Instructions for the task:
Please return the full listing below without altering anything.

--------------------------------------------------

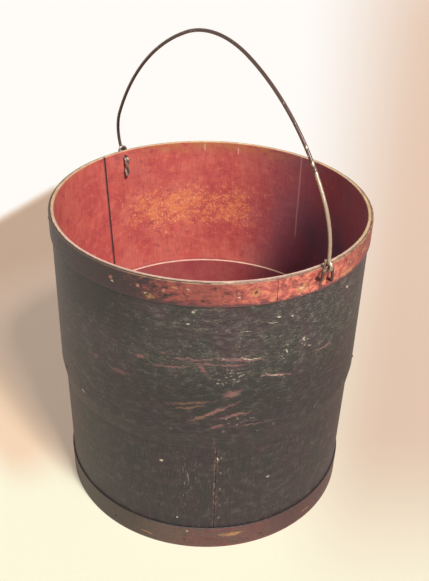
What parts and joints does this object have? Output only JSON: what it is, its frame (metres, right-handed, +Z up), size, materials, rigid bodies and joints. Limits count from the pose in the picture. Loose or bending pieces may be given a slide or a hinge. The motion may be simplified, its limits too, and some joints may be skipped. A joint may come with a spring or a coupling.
{
  "type": "pail",
  "caption": "Round bentwood pail in two lapped tiers with rim and foot hoops, a board floor, wire ears and a swinging wire bail",
  "frame": {"origin": "centre of the foot, on the surface that the pail stands on", "axes": "+Z up along the pail's axis; +X towards the front ear, along the bail's hinge line; +Y to its left"},
  "size_m": [0.3238, 0.3007, 0.4603],
  "materials": {
    "painted_wood": "old dark paint, worn",
    "painted_hoop": "old red paint, worn",
    "floor_wood": "old red paint over bare wood",
    "iron_wire": "dark iron with brown rust",
    "iron_tack": "dark iron, painted over in part"
  },
  "bodies": {
    "pail": {"lower_wall": "painted_wood", "upper_wall": "painted_wood", "rim_hoop": "painted_hoop", "bottom_hoop": "painted_hoop", "floor_board_front": "floor_wood", "floor_board_rear": "floor_wood", "ear_front": "iron_wire", "ear_rear": "iron_wire", "rim_tacks": "iron_tack", "overlap_tacks": "iron_tack", "lower_seam_tacks": "iron_tack", "upper_seam_tacks": "iron_tack", "bottom_hoop_tacks": "iron_tack", "floor_nails": "iron_tack"},
    "bail": {"bail": "iron_wire"}
  },
  "joints": [
    {"name": "bail_swing", "type": "hinge", "parent": "pail", "child": "bail", "pos_m": [0, 0, 0.3026], "axis": [1, 0, 0], "range_deg": [-87, 87]}
  ]
}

--------------------------------------------------

The solution:
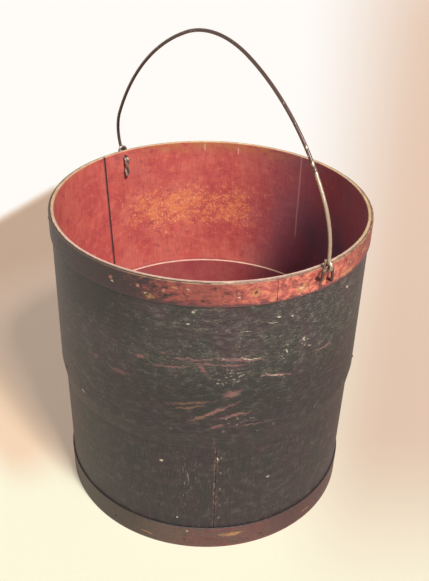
What parts and joints does this object have? Output only JSON: what it is, its frame (metres, right-handed, +Z up), size, materials, rigid bodies and joints. Limits count from the pose in the picture. Loose or bending pieces may be given a slide or a hinge. The motion may be simplified, its limits too, and some joints may be skipped. A joint may come with a spring or a coupling.
{
  "type": "pail",
  "caption": "Round bentwood pail in two lapped tiers with rim and foot hoops, a board floor, wire ears and a swinging wire bail",
  "frame": {"origin": "centre of the foot, on the surface that the pail stands on", "axes": "+Z up along the pail's axis; +X towards the front ear, along the bail's hinge line; +Y to its left"},
  "size_m": [0.3238, 0.3007, 0.4603],
  "materials": {
    "painted_wood": "old dark paint, worn",
    "painted_hoop": "old red paint, worn",
    "floor_wood": "old red paint over bare wood",
    "iron_wire": "dark iron with brown rust",
    "iron_tack": "dark iron, painted over in part"
  },
  "bodies": {
    "pail": {"lower_wall": "painted_wood", "upper_wall": "painted_wood", "rim_hoop": "painted_hoop", "bottom_hoop": "painted_hoop", "floor_board_front": "floor_wood", "floor_board_rear": "floor_wood", "ear_front": "iron_wire", "ear_rear": "iron_wire", "rim_tacks": "iron_tack", "overlap_tacks": "iron_tack", "lower_seam_tacks": "iron_tack", "upper_seam_tacks": "iron_tack", "bottom_hoop_tacks": "iron_tack", "floor_nails": "iron_tack"},
    "bail": {"bail": "iron_wire"}
  },
  "joints": [
    {"name": "bail_swing", "type": "hinge", "parent": "pail", "child": "bail", "pos_m": [0, 0, 0.3026], "axis": [1, 0, 0], "range_deg": [-87, 87]}
  ]
}